§ **OBJECTIVE**:
All material below is to be reproduced exactly.

### DATASET EXTRACT

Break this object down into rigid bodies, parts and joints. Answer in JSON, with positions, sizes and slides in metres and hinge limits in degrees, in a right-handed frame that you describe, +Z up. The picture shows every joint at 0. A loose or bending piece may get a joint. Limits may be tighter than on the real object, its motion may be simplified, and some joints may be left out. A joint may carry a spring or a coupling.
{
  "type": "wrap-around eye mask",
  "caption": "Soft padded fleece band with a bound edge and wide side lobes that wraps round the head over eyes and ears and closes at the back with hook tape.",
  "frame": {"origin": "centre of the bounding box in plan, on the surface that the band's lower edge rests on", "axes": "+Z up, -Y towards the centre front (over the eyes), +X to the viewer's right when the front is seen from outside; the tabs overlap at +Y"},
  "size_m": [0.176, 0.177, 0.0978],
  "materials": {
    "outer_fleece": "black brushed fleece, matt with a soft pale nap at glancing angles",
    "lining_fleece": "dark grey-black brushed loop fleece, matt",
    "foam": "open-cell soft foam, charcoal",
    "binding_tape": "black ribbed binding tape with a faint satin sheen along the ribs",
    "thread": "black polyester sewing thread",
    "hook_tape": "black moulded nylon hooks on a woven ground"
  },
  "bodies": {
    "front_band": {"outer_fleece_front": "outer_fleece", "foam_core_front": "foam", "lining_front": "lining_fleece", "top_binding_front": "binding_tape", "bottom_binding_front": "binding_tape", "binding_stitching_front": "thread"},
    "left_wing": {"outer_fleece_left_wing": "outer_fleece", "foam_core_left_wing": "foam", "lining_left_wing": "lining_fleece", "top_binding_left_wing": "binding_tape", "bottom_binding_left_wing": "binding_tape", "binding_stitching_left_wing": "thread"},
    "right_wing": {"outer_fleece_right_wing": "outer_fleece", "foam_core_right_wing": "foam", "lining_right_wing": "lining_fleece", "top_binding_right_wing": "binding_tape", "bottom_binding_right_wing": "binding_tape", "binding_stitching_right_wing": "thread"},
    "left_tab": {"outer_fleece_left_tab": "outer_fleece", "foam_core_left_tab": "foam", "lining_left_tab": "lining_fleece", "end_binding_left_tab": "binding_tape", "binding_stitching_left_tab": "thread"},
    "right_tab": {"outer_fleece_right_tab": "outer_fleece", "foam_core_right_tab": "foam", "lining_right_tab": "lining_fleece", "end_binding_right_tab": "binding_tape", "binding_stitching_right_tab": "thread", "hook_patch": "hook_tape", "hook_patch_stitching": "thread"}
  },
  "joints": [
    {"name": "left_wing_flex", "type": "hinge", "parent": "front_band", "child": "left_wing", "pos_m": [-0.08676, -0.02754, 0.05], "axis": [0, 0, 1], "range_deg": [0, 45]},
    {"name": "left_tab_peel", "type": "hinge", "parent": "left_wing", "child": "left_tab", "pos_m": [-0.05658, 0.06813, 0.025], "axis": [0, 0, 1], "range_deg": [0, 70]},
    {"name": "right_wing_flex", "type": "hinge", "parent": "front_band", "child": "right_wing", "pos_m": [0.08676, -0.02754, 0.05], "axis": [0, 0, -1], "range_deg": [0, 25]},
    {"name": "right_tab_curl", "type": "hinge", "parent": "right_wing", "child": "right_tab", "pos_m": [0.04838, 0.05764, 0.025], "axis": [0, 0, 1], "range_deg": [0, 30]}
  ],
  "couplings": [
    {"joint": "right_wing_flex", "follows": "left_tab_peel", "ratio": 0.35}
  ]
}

######

§ **FINISHED ANSWER**:
Break this object down into rigid bodies, parts and joints. Answer in JSON, with positions, sizes and slides in metres and hinge limits in degrees, in a right-handed frame that you describe, +Z up. The picture shows every joint at 0. A loose or bending piece may get a joint. Limits may be tighter than on the real object, its motion may be simplified, and some joints may be left out. A joint may carry a spring or a coupling.
{
  "type": "wrap-around eye mask",
  "caption": "Soft padded fleece band with a bound edge and wide side lobes that wraps round the head over eyes and ears and closes at the back with hook tape.",
  "frame": {"origin": "centre of the bounding box in plan, on the surface that the band's lower edge rests on", "axes": "+Z up, -Y towards the centre front (over the eyes), +X to the viewer's right when the front is seen from outside; the tabs overlap at +Y"},
  "size_m": [0.176, 0.177, 0.0978],
  "materials": {
    "outer_fleece": "black brushed fleece, matt with a soft pale nap at glancing angles",
    "lining_fleece": "dark grey-black brushed loop fleece, matt",
    "foam": "open-cell soft foam, charcoal",
    "binding_tape": "black ribbed binding tape with a faint satin sheen along the ribs",
    "thread": "black polyester sewing thread",
    "hook_tape": "black moulded nylon hooks on a woven ground"
  },
  "bodies": {
    "front_band": {"outer_fleece_front": "outer_fleece", "foam_core_front": "foam", "lining_front": "lining_fleece", "top_binding_front": "binding_tape", "bottom_binding_front": "binding_tape", "binding_stitching_front": "thread"},
    "left_wing": {"outer_fleece_left_wing": "outer_fleece", "foam_core_left_wing": "foam", "lining_left_wing": "lining_fleece", "top_binding_left_wing": "binding_tape", "bottom_binding_left_wing": "binding_tape", "binding_stitching_left_wing": "thread"},
    "right_wing": {"outer_fleece_right_wing": "outer_fleece", "foam_core_right_wing": "foam", "lining_right_wing": "lining_fleece", "top_binding_right_wing": "binding_tape", "bottom_binding_right_wing": "binding_tape", "binding_stitching_right_wing": "thread"},
    "left_tab": {"outer_fleece_left_tab": "outer_fleece", "foam_core_left_tab": "foam", "lining_left_tab": "lining_fleece", "end_binding_left_tab": "binding_tape", "binding_stitching_left_tab": "thread"},
    "right_tab": {"outer_fleece_right_tab": "outer_fleece", "foam_core_right_tab": "foam", "lining_right_tab": "lining_fleece", "end_binding_right_tab": "binding_tape", "binding_stitching_right_tab": "thread", "hook_patch": "hook_tape", "hook_patch_stitching": "thread"}
  },
  "joints": [
    {"name": "left_wing_flex", "type": "hinge", "parent": "front_band", "child": "left_wing", "pos_m": [-0.08676, -0.02754, 0.05], "axis": [0, 0, 1], "range_deg": [0, 45]},
    {"name": "left_tab_peel", "type": "hinge", "parent": "left_wing", "child": "left_tab", "pos_m": [-0.05658, 0.06813, 0.025], "axis": [0, 0, 1], "range_deg": [0, 70]},
    {"name": "right_wing_flex", "type": "hinge", "parent": "front_band", "child": "right_wing", "pos_m": [0.08676, -0.02754, 0.05], "axis": [0, 0, -1], "range_deg": [0, 25]},
    {"name": "right_tab_curl", "type": "hinge", "parent": "right_wing", "child": "right_tab", "pos_m": [0.04838, 0.05764, 0.025], "axis": [0, 0, 1], "range_deg": [0, 30]}
  ],
  "couplings": [
    {"joint": "right_wing_flex", "follows": "left_tab_peel", "ratio": 0.35}
  ]
}